I have no disagreement whatsoever with your excellent (as usual) analysis.  But 
I find it somewhat discordant that the BBCWS constantly touts increases in raw 
listening numbers worldwide and targets that represent near double digit growth 
year to year.  I sincerely doubt there are 180 million "opinion formers" (or 
whatever phrase they're using these days) to target.

In RA's case, however, none of this is the cause.  This is, pure and simple, an 
ideological attack on public service broadcasting.  RA knows full well who it's 
target audience is:  media and information deprived areas in the Pacific island 
nations and principally urban audiences in Southeast Asia.  It's in their 
recently revised charter as a major focus.  It's not RA that is the genesis of 
this contraction, it's the Abbott government's design to strangle the ABC under 
the guise of rationalizing its organization and services and dramatically 
shrinking the public sector in favor of the private under the guise of 
necessary emergency efficiencies -- a manufactured crisis.

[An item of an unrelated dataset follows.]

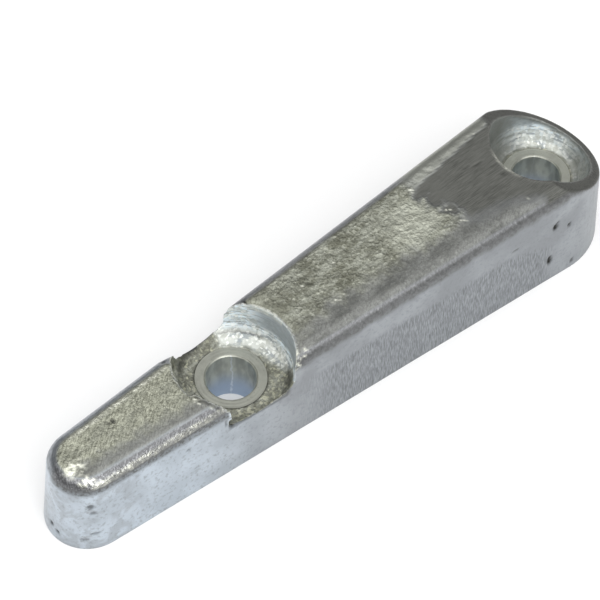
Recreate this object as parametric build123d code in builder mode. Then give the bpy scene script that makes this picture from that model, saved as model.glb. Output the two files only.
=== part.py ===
"""Sacrificial anode: a tapered zinc bar cast round two steel bolt bushes.

Millimetres, +Z up. The flat underside lies on Z = 0 and seats on the hull or drive.
The origin is where the middle bolt hole's axis meets the underside, and +X runs to the wide end.
"""

import os
from math import acos, asin, degrees

from build123d import *

# Bolt holes, and the steel bushes cast into the zinc
hole_spacing = 68.0
bolt_hole_diameter = 8.5
bush_diameter = 12.0
bush_length = 11.2
bush_chamfer = 0.5

# Outline of the bar at its underside: two round ends joined by straight sides
nose_reach = 36.8
nose_radius = 7.3
tail_reach = 11.5
tail_radius = 13.0
wall_draft = 4.5

# Heights of the crown above the underside
nose_height = 17.0
finger_height = 17.6
shoulder_height = 18.95
crown_height = 21.2
crown_edge_radius = 2.7

# Bevel left on the wide end where the casting gate was ground away
bevel_lead = 4.9
bevel_angle = 27.5
bevel_edge_radius = 0.8

# Pockets for the bolt heads: a dished floor up to a ledge line, then a hollow wall that turns upright
middle_pocket_shift = 0.6
middle_pocket_radius = 9.9
middle_floor_radius = 6.2
middle_ledge_radius = 7.7
middle_ledge_rise = 0.3
middle_wall_rise = 3.0
tail_pocket_radius = 9.0
tail_floor_radius = 6.2
tail_ledge_radius = 7.6
tail_ledge_rise = 0.9
tail_wall_rise = 4.7

# Lip of zinc that the middle pocket leaves on the near half of the finger's end
lip_radius = 9.15
lip_start_angle = 188.0
lip_end_angle = 232.0

# Allowance by which cutting bodies pass the zinc, and the slopes by which faces are told apart
cut_margin = 5.0
crown_slope_limit = 20.0
slope_tolerance = 1.0

nose_centre = nose_radius - nose_reach
tail_centre = hole_spacing + tail_reach - tail_radius
cut_reach = tail_radius + cut_margin
side_angle = degrees(asin((tail_radius - nose_radius) / (tail_centre - nose_centre)))
bevel_start = hole_spacing - bevel_lead
blank_height = crown_height + cut_margin


def pocket_profile(hole_x, hole_y, floor_radius, ledge_radius, ledge_rise, wall_rise, wall_radius):
    """Return the half section of a bolt-head pocket, from the bush's face up past the crown."""
    floor = bush_length
    ledge = floor + ledge_rise
    wall_foot = floor + wall_rise
    with BuildSketch(Plane((hole_x, hole_y, 0), x_dir=(1, 0, 0), z_dir=(0, -1, 0))) as profile:
        with BuildLine():
            Line((0, floor), (floor_radius, floor))
            TangentArc((floor_radius, floor), (ledge_radius, ledge), tangent=(1, 0))
            TangentArc((wall_radius, wall_foot), (ledge_radius, ledge), tangent=(0, -1))
            Polyline((wall_radius, wall_foot), (wall_radius, blank_height), (0, blank_height), (0, floor))
        make_face()
    return profile.sketch


def slope_of(face):
    """Return the angle in degrees between a face and the underside."""
    return degrees(acos(face.normal_at().Z))


def is_crown(face):
    """Tell the faces of the crown from the walls and the underside."""
    return slope_of(face) < crown_slope_limit


def is_bevel(face):
    """Tell the ground bevel from the crown and the walls."""
    return abs(slope_of(face) - bevel_angle) < slope_tolerance


with BuildPart() as middle_void:
    # Full round pocket, less the sector where the finger keeps its lip
    revolve(
        pocket_profile(
            0,
            -middle_pocket_shift,
            middle_floor_radius,
            middle_ledge_radius,
            middle_ledge_rise,
            middle_wall_rise,
            middle_pocket_radius,
        ),
        axis=Axis((0, -middle_pocket_shift, 0), (0, 0, 1)),
    )
    with BuildSketch(Plane.XY.offset(bush_length)):
        with BuildLine():
            pocket_centre = (0, -middle_pocket_shift)
            lip_reach = middle_pocket_radius + cut_margin
            lip_span = lip_end_angle - lip_start_angle
            outer = CenterArc(pocket_centre, lip_reach, lip_start_angle, lip_span)
            inner = CenterArc(pocket_centre, lip_radius, lip_start_angle, lip_span)
            Line(outer @ 0, inner @ 0)
            Line(outer @ 1, inner @ 1)
        make_face()
    extrude(amount=blank_height, mode=Mode.SUBTRACT)

with BuildPart() as anode_casting:
    # Drafted blank on the bar's outline
    with BuildSketch(Plane.XY):
        with BuildLine():
            nose = CenterArc((nose_centre, 0), nose_radius, 90 + side_angle, 180 - 2 * side_angle)
            tail = CenterArc((tail_centre, 0), tail_radius, -90 - side_angle, 180 + 2 * side_angle)
            Line(nose @ 0, tail @ 1)
            Line(nose @ 1, tail @ 0)
        make_face()
    extrude(amount=blank_height, taper=wall_draft)

    # Crown: the finger's slope and the body's slope, eased into each other over the middle pocket
    with BuildSketch(Plane.XZ.offset(-cut_reach)):
        with BuildLine():
            finger = Line((-nose_reach, nose_height), (-middle_pocket_radius, finger_height))
            body = Line((middle_pocket_radius, shoulder_height), (bevel_start, crown_height))
            Spline(finger @ 1, body @ 0, tangents=(finger % 1, body % 0))
            far_end = body @ 1 + (body % 1) * (tail_reach + bevel_lead + cut_margin)
            near_end = finger @ 0 - (finger % 0) * cut_margin
            Line(near_end, finger @ 0)
            Line(body @ 1, far_end)
            Polyline(near_end, (near_end.X, blank_height), (far_end.X, blank_height), far_end)
        make_face()
    extrude(amount=2 * cut_reach, mode=Mode.SUBTRACT)

    # Rounded top edges, all round but not across the joins between the slopes
    crown_faces = anode_casting.faces().filter_by(is_crown)
    fillet(crown_faces.edges().filter_by(Axis.Y, reverse=True), radius=crown_edge_radius)

    # Ground bevel over the wide end
    with BuildSketch(Plane.XZ.offset(-cut_reach)):
        with BuildLine():
            slope = PolarLine((bevel_start, crown_height), 2 * tail_radius, angle=-bevel_angle)
            top_start = (bevel_start, blank_height)
            top_end = ((slope @ 1).X, blank_height)
            Polyline(slope @ 0, top_start, top_end, slope @ 1)
        make_face()
    extrude(amount=2 * cut_reach, mode=Mode.SUBTRACT)
    bevel_face = anode_casting.faces().filter_by(GeomType.PLANE).filter_by(is_bevel)
    fillet(bevel_face.edges().filter_by(Axis.Y, reverse=True), radius=bevel_edge_radius)

    # Bolt-head pockets, and the seats of the bushes below them
    add(middle_void.part, mode=Mode.SUBTRACT)
    revolve(
        pocket_profile(
            hole_spacing,
            0,
            tail_floor_radius,
            tail_ledge_radius,
            tail_ledge_rise,
            tail_wall_rise,
            tail_pocket_radius,
        ),
        axis=Axis((hole_spacing, 0, 0), (0, 0, 1)),
        mode=Mode.SUBTRACT,
    )
    with BuildSketch(Plane.XY):
        with Locations((0, 0), (hole_spacing, 0)):
            Circle(bush_diameter / 2)
    extrude(amount=bush_length, mode=Mode.SUBTRACT)

os.makedirs("parts", exist_ok=True)
anode_casting.part.label = "anode_casting"
export_step(anode_casting.part, "parts/anode_casting.step")

for bush_name, hole_x in (("middle_bush", 0), ("wide_end_bush", hole_spacing)):
    with BuildPart() as bush:
        with BuildSketch(Plane.XY):
            with Locations((hole_x, 0)):
                Circle(bush_diameter / 2)
                Circle(bolt_hole_diameter / 2, mode=Mode.SUBTRACT)
        extrude(amount=bush_length)
        bore = bush.faces().filter_by(GeomType.CYLINDER).sort_by(SortBy.AREA)[0]
        chamfer(bore.edges().group_by(Axis.Z)[-1].filter_by(GeomType.CIRCLE), length=bush_chamfer)
    bush.part.label = bush_name
    export_step(bush.part, f"parts/{bush_name}.step")
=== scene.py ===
"""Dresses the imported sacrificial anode: the casting's skin, the turned steel bushes and a plain stage."""

from math import cos, pi, radians, sin

import bmesh
import bpy
import numpy as np
from bpy.props import FloatProperty, FloatVectorProperty, IntProperty, PointerProperty
from mathutils import Matrix, Vector, noise
from mathutils.bvhtree import BVHTree


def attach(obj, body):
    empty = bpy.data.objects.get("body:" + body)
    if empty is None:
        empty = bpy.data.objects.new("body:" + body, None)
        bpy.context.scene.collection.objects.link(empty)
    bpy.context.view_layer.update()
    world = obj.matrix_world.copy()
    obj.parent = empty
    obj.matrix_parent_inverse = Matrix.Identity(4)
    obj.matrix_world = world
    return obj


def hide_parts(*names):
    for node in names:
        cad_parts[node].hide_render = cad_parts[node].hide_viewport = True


bl_info = {
    "name": "Sacrificial anode",
    "version": (1, 0, 0),
    "blender": (4, 5, 0),
    "location": "View3D > Sidebar > Anode",
    "description": "Builds a cast zinc anode with steel bolt bushes, and a plain stage to show it on",
    "category": "Object",
}

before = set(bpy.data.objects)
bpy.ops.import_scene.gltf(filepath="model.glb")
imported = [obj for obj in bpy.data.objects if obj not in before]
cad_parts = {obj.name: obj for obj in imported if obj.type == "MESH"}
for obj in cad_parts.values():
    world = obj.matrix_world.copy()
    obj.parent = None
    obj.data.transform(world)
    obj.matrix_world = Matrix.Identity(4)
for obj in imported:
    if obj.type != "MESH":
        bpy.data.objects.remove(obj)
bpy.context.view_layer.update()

MM = 0.001
CASTING = "anode_casting"

# Places on the bar, in millimetres: the bolt holes, then the pockets above their bushes with their radii
MIDDLE_HOLE = (0.0, 0.0)
WIDE_HOLE = (68.0, 0.0)
MIDDLE_POCKET = (0.0, -0.6, 9.9)
WIDE_POCKET = (68.0, 0.0, 9.0)
BUSH_TOP = 11.2
SEAT_RADIUS = 6.0

# Heights of the top, in millimetres: the finger's, the body's at the middle hole, and the filed flat's
FINGER_TOP = 17.4
BODY_TOP = 18.5
FILED_TOP = 20.95

# Change for each millimetre along the bar: the body's top, the long sides and the wide end's bevel
BODY_RISE = 0.0425
SIDE_TAPER = 0.0595
BEVEL_FALL = 0.517

# A point on the bevel, in millimetres along the bar and up
BEVEL_POINT = (76.2, 14.4)

# Long sides, in millimetres: where the near one starts, along and across, and the far one at the middle hole
NEAR_SIDE = (-29.5, -6.0)
FAR_SIDE = 7.77

# The paler plateau on the body's top, in millimetres: centre and reach along X, Y and Z
PLATEAU = ((39.5, 0.8, 20.2), (8.5, 7.0, 9.0))

# Depth of the grid that the bar is meshed on again, as a power of two
GRAIN_DEPTH = 9

# Bushes: node, the hole that each stands about, and how light its steel is; the wide end's bush is painted
# lighter than the same steel of the middle one, painted light against its pocket's shade
BUSHES = (("middle_bush", MIDDLE_HOLE, 1.0), ("wide_end_bush", WIDE_HOLE, 1.12))


# Properties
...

This has been a pattern with conservative-oriented governments and factions the 
world over, including here.  While no one should deny that there are reasons to 
pursue prudent efficiencies, those reasons are being falsely overblown and 
inflated in the pursuit of purely ideological objectives that demonstrably lack 
majority popular support.  It might be the most successful propaganda effort in 
history and it is happening right underneath our noses.  The stench is 
overpowering but we seem incapable of locating the air freshener.

jaf

Sent from my iPad

> On Jul 15, 2014, at 7:52 PM, Richard Cuff <[email protected]> wrote:
> 
> Over the past 10+ years, one of the fundamental changes in how
> international broadcasters operate is that broadcasters have become
> selective and purposeful in identifying audiences to serve.  The BBC
> was one of the first to do this, focusing on "opinion formers", if you
> remember their stated approach in 2001 when they cut English shortwave
> broadcasts to North America.
> 
> Simply reaching the largest possible audience is no longer the goal.
> Rather, the goal is to identify a specifically defined target audience
> segment, and then figure out the best way to reach that segment.
> 
> If that means abandoning your existing audience, so be it, if you
> don't believe that existing audience serves your national purpose.
> 
> To Rob's point, if the people one believes are important to reach are
> those in the major capitals, or in the Internet-rich areas of South
> Korea and Japan, then that's where one puts the effort...shortwave be
> damned.
> 
> This line of thinking is diametrically opposed to the thinking that
> drove the establishment and growth of international broadcasting from
> the 1920s to, say, 1990.  In those days, bigger was better...you
> wanted to reach the largest possible audience as reliably as possible.
> You didn't worry about "targeting" -- the concept really hadn't
> developed yet.  This approach was serendipitous for the listener...in
> these pre-Internet days...because those who wanted to hear diverse
> voices had no alternatives available to them.
> 
> While this trend is understandable, it's also parochial and grievously
> short-sighted.  Humanity will be less-informed, less aware of diverse
> views, and less sensitive to the plight of the "have nots".
> 
> This is not a good thing...
> 
> Richard Cuff / Allentown, PA  USA
> 
> 
> 
>> On Tue, Jul 15, 2014 at 3:50 PM, Rob de Santos <[email protected]> wrote:
>> One only has to travel
>> that region to understand that outside of a few major capitals and parts of
>> China, Japan, and South Korea shortwave remains vitally important.
>> 
>> 
>> A sad day as the voices on shortwave will be further diminished.